Levy and O’Hara play Johnny and Moira Rose, a video-store tycoon and his wife. With their two adult children, the Roses had to move out of their stately mansion and they take up residence in Schitt’s Creek which Johnny Rose purchased online as a joke. The show presents the same sort of surreal, absurdist city-meets-country world as our American sitcom Green Acres (1965-1971), but with an added dash of digital age satire. It is quite popular at my house, most especially for the presence of O’Hara, who I would watch read the phonebook, if we still had phonebooks. I guess, she could read her contact list from her iPhone. Her Moira Rose accent is everything.

As Moira Rose, POP via YouTube
And can I tell you how I love Canada? I am zany for so many Canadians that have contributed to our popular culture: k.d.lang, Joni Mitchell, Ryan Gosling, Ryan Reynolds, Robert Goulet, Justin Bieber. Canada even elected that handsome six-foot, two-inch Prime Minister, Justin Trudeau. But none are more loved by me than those great comic actors out of Canada: Jim Carrey, Dan Aykroyd, Margaret Atwood, Martin Short, the cast members of Kids In The Hall (1988- 1994) and especially SCTV (1976-1984) starring: O’Hara and Levy, John Candy, Harold Ramis and Rick Moranis. SCTV made all the difference for my being able to get through the 1970s and 1980s. I used to watch Schitt’s Creek after smoking a little weed, just as I did for my SCTV viewing back in the day.
O’Hara and Levy are such an important part of why those Christopher Guest mockumentary films work so well. O’Hara also does such funny, terrific work in one of my favorite Scorsese flicks, After Hours (1985); she is beyond nutty in Beetlejuice (1988); and with Warren Beatty‘s Dick, Dick Tracy (1990), that is. Other films include Home Alone (1990), Orange County (2002), Lemony Snicket’s A Series Of Unfortunate Events (2004). O’Hara also had a swell story arc on my all-time favorite television series, gay writer Alan Ball‘s Six Feet Under, back in the early aughts.

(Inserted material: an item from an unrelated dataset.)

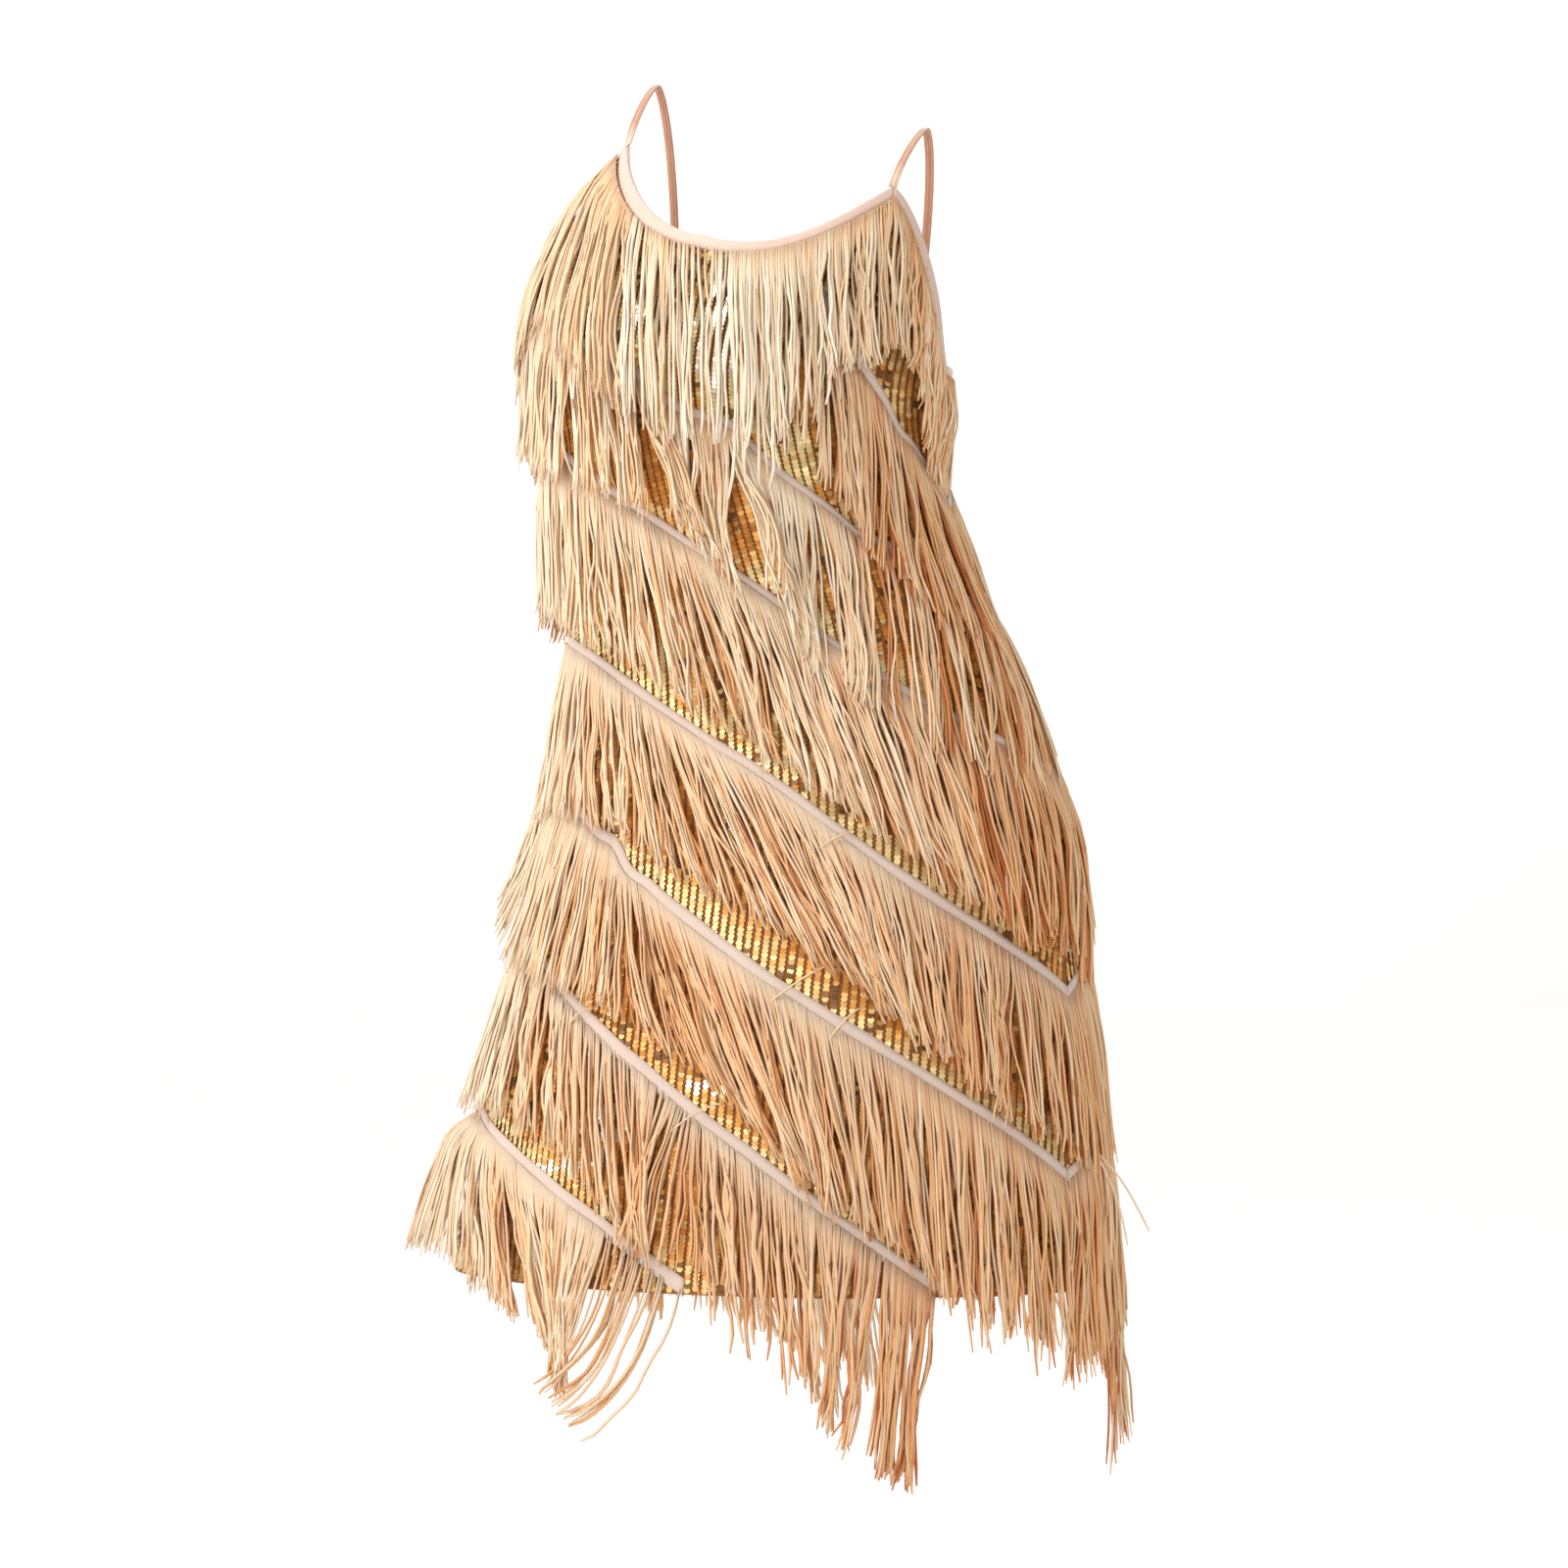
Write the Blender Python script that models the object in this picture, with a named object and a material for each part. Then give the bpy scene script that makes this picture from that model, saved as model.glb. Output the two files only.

O’Hara brings depth to many a shallow character. Schitt’s Creek’s Moira is an actor, an ex-soap star, who became a socialite, chairing major charity events around the world. O’Hara really carries this show. Her constant deadpan threats of suicide (“I need a bathtub and a very long extension cord”) are as hilarious as they are relentless. Her harried asides are delivered with the sort of timing only a comic genius could pull off.
It is great fun watching O’Hara and Levy together. The nice, normal people of Schitt’s Creek could have been portrayed as hillbillies, but they show that the real freaks are this formerly rich couple with their crazy careers, cellphone charms and the dozens of Moira’s wigs.
O’Hara always brings something so creative to her projects. She has added an extreme affectation for her Moira character. Her dry wit and trademark deadpan lends a surprising complexity to her crazy characters. She is a fearless actor. Her Cookie Guggelman Fleck in Best Of Show was a performance worthy of an Academy Award, or at least a Blue Ribbon. It is not easy to be talented actor playing a really terrible performer, so I have to name Waiting For Guffman as my favorite of her performances.
In 2014, Canada honored O’Hara with a postage stamp. That’s right, you can lick O’Hara! I would like to be on a stamp; I understand in our country you have to be dead to get a stamp, so, I am working on that.
For her role in the television film Temple Grandin (2010), O’Hara earned her nominations for the Emmy Award, Satellite Award, and the Screen Actors Guild Award. She has won an Emmy for SCTV, and National Board of Review named her Best Supporting Actress for For Your Consideration.
If you are smart with your arithmetic, I’m not, and have to use my fingers, she is celebrating her 68th birthday today and she looks smashing. O’Hara is one of those funny women who are also crazy beautiful. She really is the successor to Madeline Kahn. I feel she deserves status as a true Gay Icon.